High Commissioner of Bangladesh to Malaysia
- In office 19 October 2023 – August 2025
- Succeeded by: Manjurul Karim Khan Chowdhury

Ambassador of Bangladesh to Italy
- In office 21 November 2020 – 9 October 2023
- Preceded by: Abdus Sobhan Sikder
- Succeeded by: Md. Monirul Islam

High Commissioner of Bangladesh to Nigeria
- In office June 2018 – November 2020
- Preceded by: Kazi Sharif Kaikobad
- Succeeded by: Masudur Rahman

Personal details
- Born: 1 September 1966 (age 59) Pirojpur District, East Pakistan, Pakistan

= M. Shameem Ahsan =

Bangladeshi diplomat

M. Shameem Ahsan (born 1 September 1966) is a retired Bangladeshi diplomat and a former High Commissioner of Bangladesh to Malaysia, and an Ambassador to Italy and Nigeria.

Ahsan had served as the director general of external publicity and director general of Europe at the Ministry of Foreign Affairs.

== Early life ==
Ahsan was born on 1 September 1966 in Pirojpur District, East Pakistan, Pakistan.
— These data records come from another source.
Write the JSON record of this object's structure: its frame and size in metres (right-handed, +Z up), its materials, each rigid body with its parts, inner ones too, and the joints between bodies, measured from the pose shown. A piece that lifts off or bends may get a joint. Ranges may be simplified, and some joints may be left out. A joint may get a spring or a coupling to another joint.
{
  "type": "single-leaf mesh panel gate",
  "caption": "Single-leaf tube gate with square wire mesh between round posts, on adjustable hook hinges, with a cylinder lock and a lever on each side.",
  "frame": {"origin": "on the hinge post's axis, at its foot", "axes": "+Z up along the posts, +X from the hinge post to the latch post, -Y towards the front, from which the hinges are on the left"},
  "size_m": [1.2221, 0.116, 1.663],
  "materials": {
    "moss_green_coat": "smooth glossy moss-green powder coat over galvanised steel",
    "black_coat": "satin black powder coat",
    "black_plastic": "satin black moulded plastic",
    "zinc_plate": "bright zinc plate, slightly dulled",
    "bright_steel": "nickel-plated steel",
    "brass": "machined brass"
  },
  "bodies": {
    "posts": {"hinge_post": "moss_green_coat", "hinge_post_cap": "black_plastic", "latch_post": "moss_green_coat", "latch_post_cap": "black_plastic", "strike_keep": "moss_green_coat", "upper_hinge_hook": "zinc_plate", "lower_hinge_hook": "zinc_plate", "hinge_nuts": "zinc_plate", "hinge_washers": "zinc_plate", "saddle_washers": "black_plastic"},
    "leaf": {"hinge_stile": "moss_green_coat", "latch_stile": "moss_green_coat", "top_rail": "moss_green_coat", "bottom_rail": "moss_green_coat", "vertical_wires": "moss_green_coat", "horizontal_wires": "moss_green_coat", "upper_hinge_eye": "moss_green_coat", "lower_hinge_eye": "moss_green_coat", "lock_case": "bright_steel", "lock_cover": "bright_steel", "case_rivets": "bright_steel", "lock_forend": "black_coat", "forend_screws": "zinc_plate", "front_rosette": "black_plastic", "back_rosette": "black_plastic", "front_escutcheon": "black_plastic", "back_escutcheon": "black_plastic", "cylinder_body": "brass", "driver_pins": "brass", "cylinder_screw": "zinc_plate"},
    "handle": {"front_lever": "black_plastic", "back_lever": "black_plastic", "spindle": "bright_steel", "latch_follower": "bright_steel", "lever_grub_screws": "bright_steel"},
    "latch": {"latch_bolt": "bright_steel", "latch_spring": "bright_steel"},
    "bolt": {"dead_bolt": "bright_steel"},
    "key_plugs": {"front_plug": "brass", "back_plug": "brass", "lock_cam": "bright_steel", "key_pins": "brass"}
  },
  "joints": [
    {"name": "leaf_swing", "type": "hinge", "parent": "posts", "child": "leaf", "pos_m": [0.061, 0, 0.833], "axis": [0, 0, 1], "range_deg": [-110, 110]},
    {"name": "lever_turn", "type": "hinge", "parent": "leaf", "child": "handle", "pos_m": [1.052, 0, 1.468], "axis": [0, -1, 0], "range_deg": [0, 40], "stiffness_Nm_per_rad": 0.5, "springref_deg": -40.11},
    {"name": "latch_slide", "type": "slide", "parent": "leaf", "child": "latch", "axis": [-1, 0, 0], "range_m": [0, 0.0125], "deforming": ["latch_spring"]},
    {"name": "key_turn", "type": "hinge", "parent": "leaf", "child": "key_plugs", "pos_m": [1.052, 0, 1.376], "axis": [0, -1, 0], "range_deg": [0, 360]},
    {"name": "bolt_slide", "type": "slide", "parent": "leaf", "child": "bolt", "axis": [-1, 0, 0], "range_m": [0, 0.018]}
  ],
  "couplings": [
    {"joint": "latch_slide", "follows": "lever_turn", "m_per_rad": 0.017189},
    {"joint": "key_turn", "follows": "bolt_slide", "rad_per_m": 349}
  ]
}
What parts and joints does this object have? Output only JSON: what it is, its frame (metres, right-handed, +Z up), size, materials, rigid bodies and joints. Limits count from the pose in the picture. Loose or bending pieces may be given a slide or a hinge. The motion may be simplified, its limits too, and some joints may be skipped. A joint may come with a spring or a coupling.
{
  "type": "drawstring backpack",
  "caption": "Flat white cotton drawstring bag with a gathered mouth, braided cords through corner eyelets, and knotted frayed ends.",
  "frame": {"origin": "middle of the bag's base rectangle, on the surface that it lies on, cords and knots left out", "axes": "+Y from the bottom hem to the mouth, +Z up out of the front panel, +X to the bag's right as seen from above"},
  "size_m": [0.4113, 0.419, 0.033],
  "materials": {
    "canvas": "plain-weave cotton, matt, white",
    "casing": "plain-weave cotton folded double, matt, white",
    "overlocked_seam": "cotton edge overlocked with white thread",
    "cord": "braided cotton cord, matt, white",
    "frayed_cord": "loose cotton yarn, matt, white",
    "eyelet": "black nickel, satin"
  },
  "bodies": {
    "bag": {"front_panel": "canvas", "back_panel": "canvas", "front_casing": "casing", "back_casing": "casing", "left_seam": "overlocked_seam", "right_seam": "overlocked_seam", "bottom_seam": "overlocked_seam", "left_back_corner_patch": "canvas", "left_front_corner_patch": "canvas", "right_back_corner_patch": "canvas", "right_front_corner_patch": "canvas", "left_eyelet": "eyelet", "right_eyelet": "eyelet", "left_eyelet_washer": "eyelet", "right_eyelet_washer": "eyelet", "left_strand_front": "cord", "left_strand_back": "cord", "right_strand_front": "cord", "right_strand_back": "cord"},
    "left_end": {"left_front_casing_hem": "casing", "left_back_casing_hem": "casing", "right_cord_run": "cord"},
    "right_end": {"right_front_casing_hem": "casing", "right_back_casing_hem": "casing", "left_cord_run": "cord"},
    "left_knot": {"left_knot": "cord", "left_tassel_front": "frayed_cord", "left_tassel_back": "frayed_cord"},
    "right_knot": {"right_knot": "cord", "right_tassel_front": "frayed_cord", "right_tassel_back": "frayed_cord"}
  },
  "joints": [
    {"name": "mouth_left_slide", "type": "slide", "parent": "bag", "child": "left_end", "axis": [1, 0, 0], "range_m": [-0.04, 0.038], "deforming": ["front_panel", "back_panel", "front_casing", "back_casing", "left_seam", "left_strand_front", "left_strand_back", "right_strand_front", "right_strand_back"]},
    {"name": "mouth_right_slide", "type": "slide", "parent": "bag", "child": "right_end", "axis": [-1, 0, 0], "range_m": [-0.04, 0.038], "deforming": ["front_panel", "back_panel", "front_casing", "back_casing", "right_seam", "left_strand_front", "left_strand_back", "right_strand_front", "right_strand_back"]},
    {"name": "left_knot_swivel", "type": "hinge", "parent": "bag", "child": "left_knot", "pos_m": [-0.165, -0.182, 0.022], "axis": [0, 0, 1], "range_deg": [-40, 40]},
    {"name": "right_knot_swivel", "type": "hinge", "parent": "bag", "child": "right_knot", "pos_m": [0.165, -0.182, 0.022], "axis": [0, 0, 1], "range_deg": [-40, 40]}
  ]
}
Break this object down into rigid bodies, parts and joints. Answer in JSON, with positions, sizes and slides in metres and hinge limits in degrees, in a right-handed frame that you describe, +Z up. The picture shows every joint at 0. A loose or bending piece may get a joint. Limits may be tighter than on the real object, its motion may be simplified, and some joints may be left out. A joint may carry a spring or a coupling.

He completed his undergraduate and master's in political science from the University of Dhaka. He completed the National Defence Course from the National Defence College.

==Career==
Ahsan joined the 11th batch of Bangladesh Civil Service in the foreign service cadre in 1993. From 1993 to 1995, he was the assistant secretary at the SAARC, Multilateral Economic Affairs, Americas and Pacific desks at the Ministry of Foreign Affairs. From September 1995 to January 1997, he was the third secretary at the Embassy of Bangladesh in Kuwait. In 1997, Ahsan studied Arabic at the Kuwait University.

Ahsan was the second and then first secretary at the Embassy of Bangladesh in Kenya from December 1997 to February 2002. He was then appointed assistant secretary at the Ministry of Foreign Affairs. From May 2002 to September 2004, he was the director of SAARC at the Ministry of Foreign Affairs. From September 2004 to August 2008, he was a counsellor at the embassy of Bangladesh in Italy.

Ahsan was the deputy chief of mission at the Embassy of Bangladesh in the United States from September 2008 to February 2011. He was the director general of external publicity from March 2011 to January 2012. He was the director general of Europe at the Ministry of Foreign Affairs from January to April 2013. He was the director general of external publicity from January 2013 to April 2014.

Ahsan was the consul general of Bangladesh in New York City from April 2014 to May 2018. Ahsan was appointed the ambassador of Bangladesh to Nigeria in March 2018. He served in Nigeria till November 2020. He was accredited as the ambassador of Bangladesh to Angola, Ambassador of Bangladesh to Gambia, ambassador of Bangladesh to Liberia and ambassador of Bangladesh to the Republic of Congo during his time in Nigeria.

In August 2020, Ahsan was appointed the ambassador of Bangladesh to Italy. In July 2023, the government of Bangladesh decided to appoint him the next high commissioner of Bangladesh to Malaysia replacing Ambassador Md Golam Sarwar. He would be replaced by Md. Monirul Islam, ambassador of Bangladesh to Egypt.

== Personal life ==
Ahsan is married to Pandora Chowdhury.

== See also ==
M Shameem Ahsan, joined the Bangladesh Civil Service in the foreign service cadre in 1984.